SEMINARS FOR FEMALES (prepared and presented by males)

1. Elementary Map Reading

2. Crying and Law Enforcement

3. Advanced Math Seminar: Programming Your VCR

4. You CAN Go Shopping for Less than 4 Hours

5. Gaining Five Pounds vs. The End of the World: A Study in Contrast

6. The Seven-Outfit Week

7. PMS:It's YOUR Problem, Not Mine "It's Happened Monthly Since Puberty: Deal With it"

8. Driving I: Getting Past Automatic Transmissions

9. Driving II: The Meaning of Blinking Orange Lights

10. Driving III: Approximating a Constant Speed

11. Driving IV: Makeup and Driving: It's As Simple As Oil and Water

12. Football: Not a Game: A Sacrament

13. Telephone Translations: formerly titled "Me Too" Equals I Love You

14. How to Earn Your Own Money

15. Gift-giving Fundamentals: formerly titled "Fabric Bad, Electronics = Good"

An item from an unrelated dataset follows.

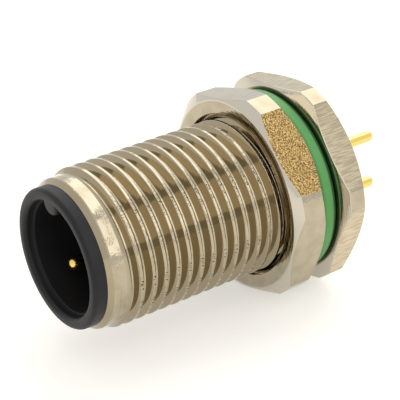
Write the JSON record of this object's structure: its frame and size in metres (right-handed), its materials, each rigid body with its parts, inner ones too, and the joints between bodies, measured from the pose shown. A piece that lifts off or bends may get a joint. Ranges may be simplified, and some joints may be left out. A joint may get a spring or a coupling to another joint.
{
  "type": "circular panel connector",
  "caption": "Round M12 panel connector: threaded nickel-plated barrel with hex flange, hex nut, green panel seal, keyed black contact carrier, gold-plated pins and solder tails.",
  "frame": {"origin": "on the connector's axis, in the plane of the flange's front face where the panel seal sits", "axes": "+Y along the axis towards the solder tails, so the mating end looks towards -Y; +Z towards the key of the contact carrier; +X completes the right-handed frame"},
  "size_m": [0.0164, 0.0275, 0.016],
  "materials": {
    "nickel": "nickel-plated, satin",
    "nut_nickel": "nickel-plated, satin",
    "black_plastic": "matte",
    "gold": "gold-plated, polished",
    "green_rubber": "satin",
    "ring_rubber": "matte"
  },
  "bodies": {
    "receptacle": {"housing": "nickel", "contact_carrier": "black_plastic", "carrier_seal": "ring_rubber", "contact_1": "gold", "contact_2": "gold", "contact_3": "gold", "contact_4": "gold", "panel_seal": "green_rubber"},
    "nut": {"panel_nut": "nut_nickel"}
  },
  "joints": [
    {"name": "nut_travel", "type": "slide", "parent": "receptacle", "child": "nut", "axis": [0, -1, 0], "range_m": [0, 0.02]}
  ]
}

16. Putting the Seat Down By Yourself: Potential Energy is on Your Side

17. Beyond "Clean and Dirty": The Nuances of Wearable Laundry

18. Yes, You Can Fill Up At A Self Serve Station

19. Joys of the Remote Control: Reaping the Benefits of 50+Channels

20. What Goes Around Comes Around: Why His Credit Card is Not a Toy

21. His Best Friend Can Be Yours Too

22. His Poker Games: Deal Yourself Out

23. Commitment Schmittment (formerly titled "Wedlock Schmedlock"

24. To Honor and Obey: Remembering the Small Print Above "I Do"

25. Why Your Mother Is Unwelcome In The House

26. Your Mate: Selfish #######, or Victimized Sensitive Man?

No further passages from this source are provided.